Performance of Shotcrete with Various Accelerators: Laboratory, Field, and Numerical Analyses for Geotechnical Applications
Abstract
The use of shotcrete in tunneling and underground structures is extensive due to its excellent adhesion, low rebound, and rapid development of strength. Accelerators are key additives in shotcrete, significantly influencing its performance. This research investigates the interaction between various accelerators and cement-based shotcrete mixtures through laboratory experiments and full-scale field spraying trials. The study examines the effects of different accelerator types (silicate-based and alkali-free) and dosages on the mechanical properties, hydration kinetics, and microstructure of shotcrete mixtures. Laboratory tests were conducted on cement pastes to assess flowability, compressive strength development, and hydration behavior using isothermal calorimetry.
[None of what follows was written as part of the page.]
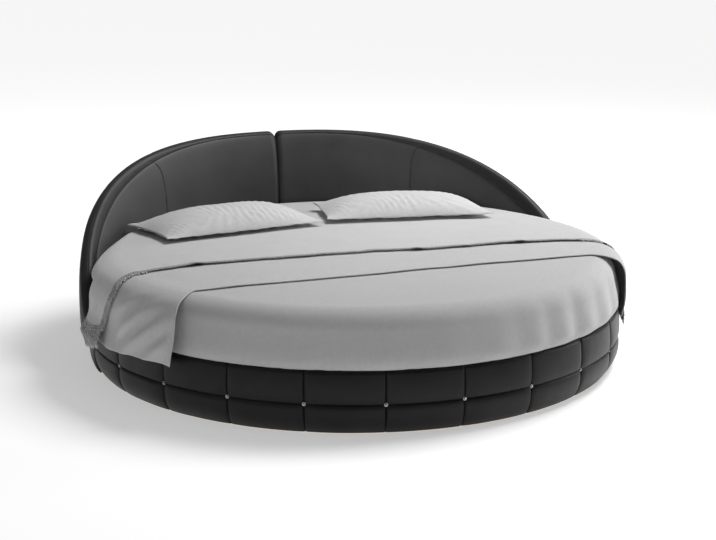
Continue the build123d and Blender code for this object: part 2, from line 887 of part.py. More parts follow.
# Curved plates across the ring's four joints, and their bolts
for plate_name, plate_center in plate_centers.items():
    with BuildPart() as joint_plate:
        add(
            ring_sector(
                plate_inner_radius,
                plate_outer_radius,
                plate_bottom_height,
                plate_bottom_height + plate_height,
                plate_center - plate_half_angle,
                plate_center + plate_half_angle,
            )
        )
        add(
            plate_bolt_holes(
                plate_center - plate_half_angle,
                plate_center + plate_half_angle,
                plate_inner_radius,
                plate_outer_radius,
            ),
            mode=Mode.SUBTRACT,
        )
    save(joint_plate.part, f"joint_plate_{plate_name}")

with BuildPart() as joint_bolts:
    for bolt_angle, bolt_height in plate_bolt_places:
        add(
            radial_bolt(
                bolt_angle,
                bolt_height,
                plate_inner_radius - seat_gap,
                plate_bolt_length,
                plate_bolt_radius,
                plate_bolt_head_radius,
                plate_bolt_head_height,
            )
        )
save(joint_bolts.part, "joint_bolts")

# Bolts and washers that hold the headboard to the rear rail
washer_outer_radius = frame_inner_radius - seat_gap
washer_inner_radius = washer_outer_radius - washer_thickness
all_headboard_bolt_places = [90 + side * angle for angle in headboard_bolt_angles for side in (-1, 1)]

with BuildPart() as headboard_washers:
    for bolt_angle in all_headboard_bolt_places:
        with BuildSketch(facing_plane(bolt_angle, washer_inner_radius, headboard_bolt_height)):
            Circle(washer_radius)
            Circle(headboard_bolt_radius + bolt_clearance, mode=Mode.SUBTRACT)
        extrude(amount=washer_thickness)
save(headboard_washers.part, "headboard_washers")

with BuildPart() as headboard_bolts:
    for bolt_angle in all_headboard_bolt_places:
        add(
            radial_bolt(
                bolt_angle,
                headboard_bolt_height,
                washer_inner_radius - seat_gap,
                headboard_bolt_length,
                headboard_bolt_radius,
                headboard_bolt_head_radius,
                headboard_bolt_head_height,
            )
        )
save(headboard_bolts.part, "headboard_bolts")

# Glides that the ring and the headboard stand on
for glide_name, glide_circle, glide_side in (
    ("rail_glides", rail_glide_radius, -1),
    ("headboard_glides", plinth_glide_radius, 1),
):
    glide_places = [
        on_circle(glide_circle, glide_side * 90 + side * (90 - angle))
        for angle in glide_angles
        for side in (-1, 1)
    ]
    with BuildPart() as glides:
        with BuildSketch():
            with Locations(glide_places):
                Circle(glide_radius)
        extrude(amount=foot_height)
        chamfer(glides.edges().group_by(Axis.Z)[0], length=glide_chamfer)
        with BuildSketch(Plane.XY.offset(foot_height)):
            with Locations(glide_places):
                Circle(glide_spigot_radius)
        extrude(amount=glide_spigot_length)
    save(glides.part, glide_name)

# Mattress: a rounded cylinder with a taped edge above and below its border
tape_radius = mattress_radius - tape_edge_radius
tape_heights = (mattress_bottom + mattress_edge_round, mattress_top - mattress_edge_round)

with BuildPart() as mattress:
    with BuildSketch(Plane.XZ):
        with BuildLine():
            round_start = mattress_radius - mattress_edge_round
            Polyline(
                (round_start, mattress_top),
                (0, mattress_top),
                (0, mattress_bottom),
                (round_start, mattress_bottom),
            )
            ThreePointArc(
                (round_start, mattress_bottom),
                (round_start + (mattress_edge_round - tape_edge_radius) * half_share,
                 tape_heights[0] - mattress_edge_round * half_share),
                (tape_radius, tape_heights[0]),
            )
            Line((tape_radius, tape_heights[0]), (tape_radius, tape_heights[1]))
            ThreePointArc(
                (tape_radius, tape_heights[1]),
                (round_start + (mattress_edge_round - tape_edge_radius) * half_share,
                 tape_heights[1] + mattress_edge_round * half_share),
                (round_start, mattress_top),
            )
        make_face()
        with Locations([(tape_radius, height) for height in tape_heights]):
            Circle(tape_edge_radius)
    revolve(axis=Axis.Z)
save(mattress.part, "mattress")

# Duvet: a padded disc that falls over the front rail in soft folds
core_radius = mattress_radius - duvet_core_inset
liner_radius = duvet_outer_radius - duvet_liner_inset
fold_center = duvet_outer_radius - duvet_fold_depth + duvet_fold_radius

with BuildPart() as duvet:
    with BuildSketch(Plane.XZ):
        with BuildLine():
            flat_end = duvet_back_radius - duvet_back_round
            Polyline(
                (flat_end, duvet_top),
                (0, duvet_top),
                (0, duvet_bottom),
                (duvet_back_radius, duvet_bottom),
            )
            Line((duvet_back_radius, duvet_bottom), (duvet_back_radius, duvet_top - duvet_back_round))
            ThreePointArc(
                (duvet_back_radius, duvet_top - duvet_back_round),
                (
                    duvet_back_radius - duvet_back_round * corner_cut,
                    duvet_top - duvet_back_round * corner_cut,
                ),
                (flat_end, duvet_top),
            )
        make_face()
    revolve(axis=Axis.Z)
    wing_angle = arc_at(duvet_outer_radius, duvet_wing_clearance)
    with BuildSketch(radial_plane(-180 + wing_angle)):
        with BuildLine():
            shoulder_end = (duvet_outer_radius - duvet_shoulder_end_inset, duvet_top - duvet_shoulder_drop)
            bulge = (duvet_outer_radius, duvet_hem + duvet_bulge_height)
            hem_end = (duvet_outer_radius - duvet_hem_inset, duvet_hem)
            liner_hem = (liner_radius, duvet_hem)
            liner_top = (mattress_radius, duvet_bottom)
            Polyline(
                (duvet_flat_radius, duvet_top),
                (core_radius, duvet_top),
                (core_radius, duvet_bottom),
                liner_top,
            )
            ThreePointArc(
                liner_top,
                (liner_radius - duvet_liner_rise, duvet_bottom - duvet_shoulder_drop),
                liner_hem,
            )
            Line(liner_hem, hem_end)
            ThreePointArc(
                hem_end,
                (duvet_outer_radius - duvet_hem_inset * corner_cut, duvet_hem + duvet_bulge_height / 2),
                bulge,
            )
            ThreePointArc(
                bulge,
                (duvet_outer_radius - duvet_waist_inset, duvet_top - duvet_waist_drop),
                shoulder_end,
            )
            ThreePointArc(
                shoulder_end,
                (
                    duvet_flat_radius + (shoulder_end[0] - duvet_flat_radius) / 2,
                    duvet_top - duvet_shoulder_drop * corner_cut,
                ),
                (duvet_flat_radius, duvet_top),
            )
        make_face()
    revolve(axis=Axis.Z, revolution_arc=180 - 2 * wing_angle)
    with BuildSketch(Plane.XY.offset(duvet_hem - cut_overrun)):
        with Locations([on_circle(fold_center, angle) for angle in duvet_fold_angles]):
            Circle(duvet_fold_radius)
    extrude(amount=duvet_top - duvet_hem, mode=Mode.SUBTRACT)
save(duvet.part, "duvet")


def cloth_section(angle, bottom, thickness, clearance, flare, hem_height):
    """Section of a hanging cloth at an angle: over the duvet's shoulder and down to the hem."""
    start_radius = duvet_flat_radius - cloth_lap
    shoulder_radius = duvet_flat_radius + cloth_shoulder_reach + clearance
    shoulder_height = bottom - cloth_shoulder_drop
    hem_radius = rail_outer_radius + clearance + flare
    side_radius = hem_radius + cloth_side_swell
    side_height = (shoulder_height + hem_height) / 2
    arc_radius = duvet_flat_radius + cloth_arc_share * (shoulder_radius - duvet_flat_radius)
    arc_height = bottom - cloth_shoulder_drop * corner_cut
    with BuildSketch(radial_plane(angle)) as section:
        with BuildLine():
            Line((start_radius, bottom), (duvet_flat_radius, bottom))
            ThreePointArc(
                (duvet_flat_radius, bottom),
                (arc_radius, arc_height),
                (shoulder_radius, shoulder_height),
            )
            ThreePointArc(
                (shoulder_radius, shoulder_height),
                (side_radius, side_height),
                (hem_radius, hem_height),
            )
            Line((hem_radius, hem_height), (hem_radius + thickness, hem_height))
            ThreePointArc(
                (hem_radius + thickness, hem_height),
                (side_radius + thickness, side_height),
                (shoulder_radius + thickness, shoulder_height + thickness / 2),
            )
            ThreePointArc(
                (shoulder_radius + thickness, shoulder_height + thickness / 2),
                (arc_radius + thickness * half_share, arc_height + thickness * half_share),
                (duvet_flat_radius, bottom + thickness),
            )
            Polyline(
                (duvet_flat_radius, bottom + thickness),
                (start_radius, bottom + thickness),
                (start_radius, bottom),
            )
        make_face()
    return section.sketch


# Blanket: a folded band across the bed that hangs over both sides of the rail
blanket_front_edge = blanket_front_edge_share * rail_outer_radius
blanket_back_edge = blanket_back_edge_share * rail_outer_radius

with BuildPart() as blanket:
    with BuildSketch(Plane.XY.offset(blanket_bottom + cloth_slab_inset)):
        Circle(duvet_flat_radius)
        with Locations((0, (blanket_back_edge - blanket_front_edge) / 2)):
            Rectangle(2 * duvet_flat_radius, blanket_back_edge + blanket_front_edge, mode=Mode.INTERSECT)
    extrude(amount=blanket_thickness - 2 * cloth_slab_inset)
    for side in (-1, 1):
        add(
            loft(
                [
                    cloth_section(
                        90 - side * angle,
                        blanket_bottom,
                        blanket_thickness,
                        cloth_rail_clearance,
                        flare,
                        height,
                    )
                    for angle, flare, height in zip(
                        blanket_side_angles, blanket_hem_flares, blanket_hem_heights
                    )
                ],
                mode=Mode.PRIVATE,
            )
        )
save(blanket.part, "blanket")

# Top sheet: laps over the blanket and hangs beside the headboard's wings, its front corners cut
# back along the slant of the free edge
sheet_clearance = cloth_rail_clearance + blanket_thickness + seat_gap
sheet_back_edge = sheet_back_edge_share * rail_outer_radius
edge_points = [
    (x * rail_outer_radius, y * rail_outer_radius) for x, y in zip(sheet_edge_x_shares, sheet_edge_y_shares)
]

with BuildPart() as top_sheet:
    with BuildSketch(Plane.XY.offset(sheet_bottom + cloth_slab_inset)):
        with BuildLine():
            Polyline(
                *edge_points,
                (rail_outer_radius, sheet_back_edge),
                (-rail_outer_radius, sheet_back_edge),
                close=True,
            )
        make_face()
        Circle(duvet_flat_radius, mode=Mode.INTERSECT)
    extrude(amount=sheet_thickness - 2 * cloth_slab_inset)
    for side, fall_shares in ((-1, sheet_left_fall_shares), (1, sheet_right_fall_shares)):
        fall_top, fall_bottom = [share * rail_outer_radius for share in fall_shares]
        add(
            loft(
                [
                    cloth_section(
                        90 - side * angle,
                        sheet_bottom,
                        sheet_thickness,
                        sheet_clearance,
                        flare,
                        height,
                    )
                    for angle, flare, height in zip(sheet_side_angles, sheet_hem_flares, sheet_hem_heights)
                ],
                mode=Mode.PRIVATE,
            )
        )
        with BuildSketch(Plane.YZ.offset(side * (duvet_flat_radius - 2 * cloth_lap))):
            with BuildLine():
                Polyline(
                    (-fall_top, sheet_top + cut_overrun),
                    (-fall_bottom, min(sheet_hem_heights) - cut_overrun),
                    (-far, min(sheet_hem_heights) - cut_overrun),
                    (-far, sheet_top + cut_overrun),
                    close=True,
                )
            make_face()
        extrude(amount=side * far, mode=Mode.SUBTRACT)
save(top_sheet.part, "top_sheet")

# Pillows: flat pointed corners, sides drawn in between them and a full crown
pillow_bottom = sheet_top + seat_gap

for pillow_name, x_share, y_share, pillow_turn in (
    ("pillow_left", pillow_left_x_share, pillow_left_y_share, pillow_left_turn),
    ("pillow_right", pillow_right_x_share, pillow_right_y_share, pillow_right_turn),
):
    with BuildPart() as pillow:
        for level, inset in zip(pillow_level_shares, pillow_inset_shares):
            half_length = (1 - inset * pillow_depth / pillow_length) * pillow_length / 2
            half_depth = (1 - inset) * pillow_depth / 2
            draw = (1 - inset) * pillow_side_draw
            turned = Plane(
                origin=(
                    x_share * rail_outer_radius,
                    y_share * rail_outer_radius,
                    pillow_bottom + level * pillow_thickness,
                ),
                x_dir=(*on_circle(1, pillow_turn), 0),
                z_dir=(0, 0, 1),
            )
            corners = [
                (half_length, half_depth),
                (-half_length, half_depth),
                (-half_length, -half_depth),
                (half_length, -half_depth),
            ]
            middles = [
                (0, half_depth - draw),
                (draw - half_length, 0),
                (0, draw - half_depth),
                (half_length - draw, 0),
            ]
            with BuildSketch(turned):
                with BuildLine():
                    for corner_start, middle, corner_end in zip(corners, middles, corners[1:] + corners[:1]):
                        ThreePointArc(corner_start, middle, corner_end)
                make_face()
        loft()
    save(pillow.part, pillow_name)
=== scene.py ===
import json
from math import asin, cos, degrees, pi, radians, sin

import bmesh
import bpy
import numpy as np
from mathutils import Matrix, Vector, noise
from mathutils.kdtree import KDTree


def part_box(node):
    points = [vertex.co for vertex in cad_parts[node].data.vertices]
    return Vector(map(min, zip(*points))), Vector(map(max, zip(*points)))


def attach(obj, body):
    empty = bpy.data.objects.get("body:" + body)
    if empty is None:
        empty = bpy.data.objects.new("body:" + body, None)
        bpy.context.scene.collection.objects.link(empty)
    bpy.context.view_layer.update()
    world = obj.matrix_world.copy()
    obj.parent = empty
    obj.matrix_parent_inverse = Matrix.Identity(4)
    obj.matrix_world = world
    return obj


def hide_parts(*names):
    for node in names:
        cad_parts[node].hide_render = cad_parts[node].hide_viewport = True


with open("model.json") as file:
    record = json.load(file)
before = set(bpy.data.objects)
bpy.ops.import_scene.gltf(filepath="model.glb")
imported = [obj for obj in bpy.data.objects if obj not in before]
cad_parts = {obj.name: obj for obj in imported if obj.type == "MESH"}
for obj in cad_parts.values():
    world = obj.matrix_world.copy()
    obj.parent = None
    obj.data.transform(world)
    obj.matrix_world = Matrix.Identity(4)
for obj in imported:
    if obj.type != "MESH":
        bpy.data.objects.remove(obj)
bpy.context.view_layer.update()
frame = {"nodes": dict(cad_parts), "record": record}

# Round bed. Metres; origin on the floor at the centre of the ring, +Y to the headboard, +Z up.
# Angles called swing run from the bed's back axis to either side; side is -1 on the left and 1 on the right.

# Rail: outer radius, bottom of the sewn valleys, back of the pad and inner lip, then the heights of its foot,
# channel and top, and its panels
RAIL_RADIUS = 1.2
RAIL_VALLEY = 1.186
RAIL_PAD_BACK = 1.1553
RAIL_LIP = 1.0853
RAIL_BOTTOM = 0.006
RAIL_CHANNEL = 0.125
RAIL_TOP = 0.2553
PANEL_COUNT = 12
PANEL_ANGLE = pi / PANEL_COUNT
PANEL_PUFF = RAIL_RADIUS - 0.0005

# Headboard: radii from the front cushion to the rear pad, heights, the law of its top edge, its middle gap,
# the ends of its wings and its upright seam
CUSHION_FRONT = 1.1053
CUSHION_BACK = 1.1713
BOARD_FRONT = 1.1716
BOARD_BACK = 1.1896
BACK_FRONT = 1.1899
BACK_OUTER = 1.2346
CUSHION_BOTTOM = 0.1763
SHELL_BOTTOM = 0.1253
HEADBOARD_HEIGHT = 0.846
CURVE_BASE = 0.1
FULLNESS = 1.45
END_BLEND = 8
GAP_SIDE = 0.003
GAP_CORNER = 0.034
WING_END = 0.0004
WING_ROUND = 0.02
SEAM_SWING = radians(36.0)
SEAM_STEP = 0.0012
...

Full scale field trials involved spraying shotcrete panels and evaluating early-age and long-term compressive strength, as well as analyzing the microstructure through X-ray diffraction and thermogravimetric analysis. The research highlights the significant differences between laboratory-mixed samples and field-sprayed shotcrete, providing insights into the impact of the spraying process on accelerator reactivity, hydration kinetics, and overall shotcrete performance. The findings contribute to a better understanding of shotcrete behavior in real-world applications and offer guidance for optimizing shotcrete mix designs for various construction projects. Furthermore, finite element analyses are conducted to realistically simulate shotcrete behaviour in two important geotechnical applications. The structural performance of shotcrete as a tunnel lining material and for rock support in deep excavation of a manhole is numerically investigated and its important performance characteristics in these applications are identified.